A Victim of the Mormons

Do not tell Dr. Boli that you do not wish to see it, because he will know you are lying. It is called A Victim of the Mormons, and the still above, from a scene “In the Temple of the Mormons,” shows you the kind of scrupulously accurate research that made the reputation of the picture.

Well, you are very fortunate, because you can see the Danish original right now—with the titles translated to Spanish for your convenience.

And although the film is on Wikipedia’s “List of incomplete or partially lost films,” this copy appears to be complete: the caption above specifies that it is a three-reeler, and the file is more than 50 minutes long, which is about as much film as could be crammed on three reels. The scene depicted above begins at about the 38:30 mark. You probably want to skip to that point, and tune out about half a minute later, because the rest of the film simply cannot live up to that set.

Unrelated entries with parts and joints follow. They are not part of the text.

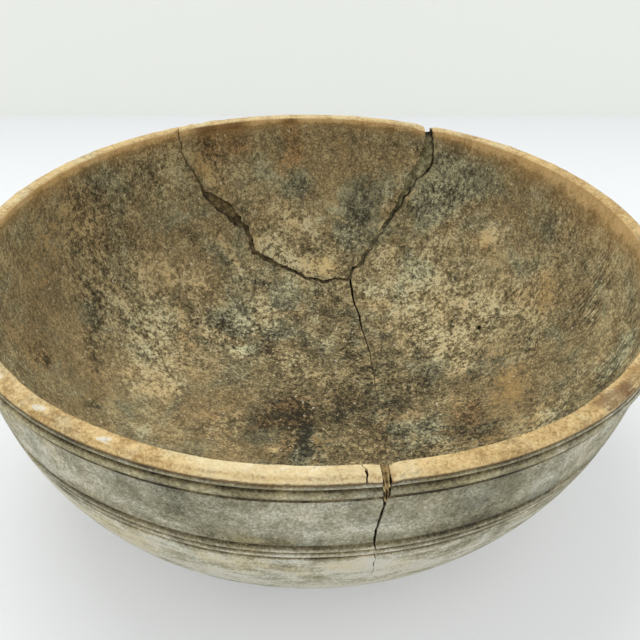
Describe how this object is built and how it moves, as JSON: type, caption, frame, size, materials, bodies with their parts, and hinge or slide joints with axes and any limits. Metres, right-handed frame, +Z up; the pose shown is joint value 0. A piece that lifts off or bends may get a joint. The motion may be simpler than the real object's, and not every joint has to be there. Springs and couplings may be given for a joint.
{
  "type": "cracked wooden bowl",
  "caption": "Large old turned wooden bowl with beaded lines, a wall piece set back in with filler, a split plugged rim and a cracked floor.",
  "frame": {"origin": "centre of the flat foot, on the surface that the bowl stands on", "axes": "+Z up out of the bowl's mouth, -Y towards the split in the rim, +X to the right when the split faces the viewer"},
  "size_m": [0.3602, 0.3601, 0.137],
  "materials": {
    "wood": "old worn turned wood with dirt and dry crust, matte",
    "seam_filler": "smooth dark brown hardened filler",
    "crack_filler": "lumpy brown hardened filler"
  },
  "bodies": {
    "root": {"bowl_body": "wood", "rim_fragment": "wood", "seam_filler": "seam_filler", "crack_filler": "crack_filler"}
  },
  "joints": []
}
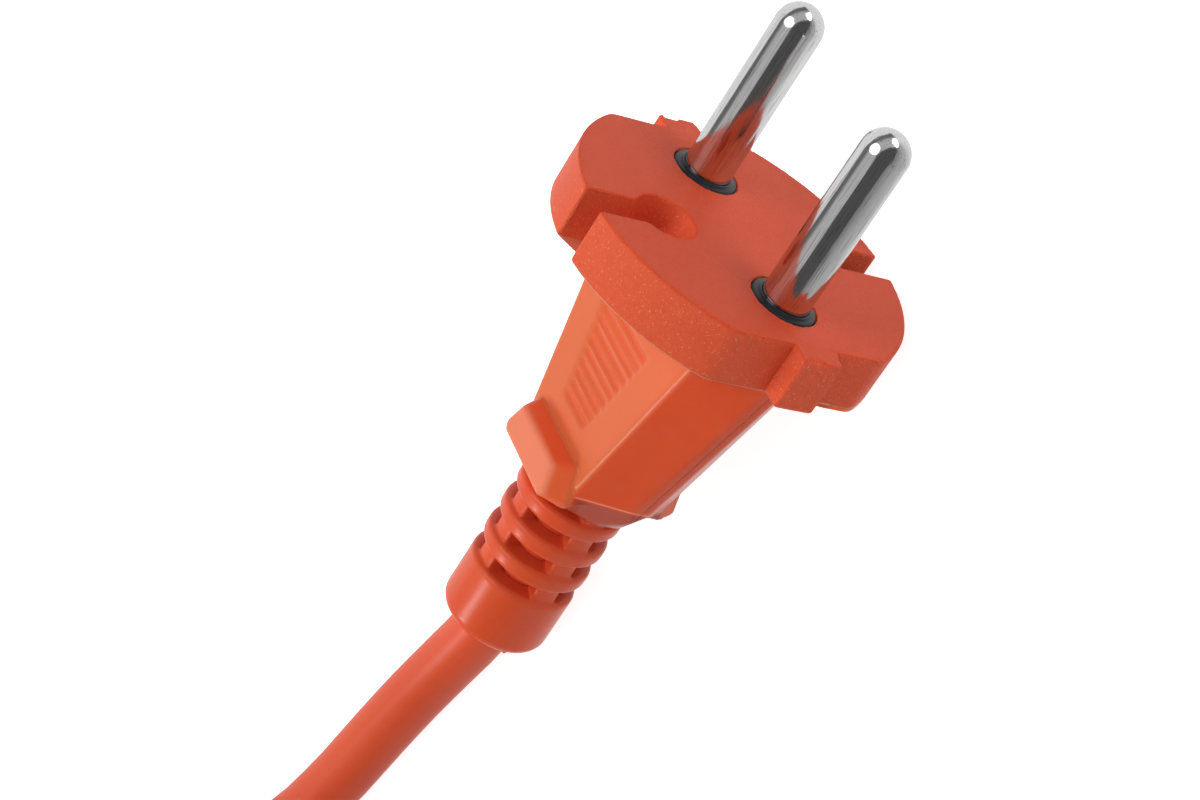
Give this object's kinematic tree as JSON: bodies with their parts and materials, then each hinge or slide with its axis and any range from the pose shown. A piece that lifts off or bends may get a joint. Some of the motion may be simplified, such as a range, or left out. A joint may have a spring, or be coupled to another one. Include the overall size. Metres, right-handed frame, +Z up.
{
  "type": "extension cord",
  "caption": "Moulded extension cord: contour mains plug with round pins and a windowed bend relief, round cord in a strapped hank, and a moulded coupler with a recessed socket.",
  "frame": {"origin": "on the ground under the middle of the plug, which lies on the rear edge of its disc and on the end of its bend relief", "axes": "+X the way the pins point, seen from above; +Z up; +Y along the line of the two pins"},
  "size_m": [0.2733, 0.0721, 0.0813],
  "materials": {
    "orange_moulding": "soft moulded plastic, fine grain, satin",
    "cord_sheath": "smooth extruded sheath, satin",
    "black_moulding": "glossy hard moulding",
    "pin_plating": "bright nickel plating",
    "contact_brass": "turned, bright",
    "spring_steel": "rolled strip",
    "copper_strands": "bare copper strands",
    "core_brown": "smooth insulation",
    "core_blue": "smooth insulation",
    "tie_strap": "woven hook-and-loop strap"
  },
  "bodies": {
    "root": {"plug_body": "orange_moulding", "pin_carrier": "black_moulding", "pin_1": "pin_plating", "pin_2": "pin_plating", "plug_bend_relief": "orange_moulding", "plug_core_brown": "core_brown", "plug_strands_brown": "copper_strands", "plug_core_blue": "core_blue", "plug_strands_blue": "copper_strands", "cord_run": "cord_sheath", "cord_hank": "cord_sheath", "cord_tie": "tie_strap", "cord_tail": "cord_sheath", "coupler_body": "orange_moulding", "socket_insert": "black_moulding", "coupler_bend_relief": "orange_moulding", "contact_sleeve_1": "contact_brass", "contact_sleeve_2": "contact_brass", "contact_spring_1": "spring_steel", "contact_spring_2": "spring_steel", "coupler_core_blue": "core_blue", "coupler_strands_blue": "copper_strands", "coupler_core_brown": "core_brown", "coupler_strands_brown": "copper_strands"}
  },
  "joints": []
}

ASK HERBERT THE PSYCHIC FLOUNDER.

Dear Mr. Flounder: I have been thinking of a change of professions, since there seems to be little future in my current career track. Have you any advice to help me sort out the many possible directions for a man in my position? —Sincerely, Charles, Prince of Wales.

Dear Sir: It is always wise to place life-changing decisions in the hands of the spirits. Their direction is always reliable, though metaphorical. In this case the spirits sent me a vision very promptly. I saw a route 91 Butler Street bus outside the Wood Street subway station, and the driver of the bus was an emu. Another emu was trying to board the bus, but the driver emu insisted that no one could board without a proper rutabaga. The passenger emu offered a turnip, but the driver emu turned up his beak and drove off. Then a vendor cart rolled up the street selling rutabagas, and the passenger emu told the vendor, “Fat lot of good that does me now, I just missed my bus.”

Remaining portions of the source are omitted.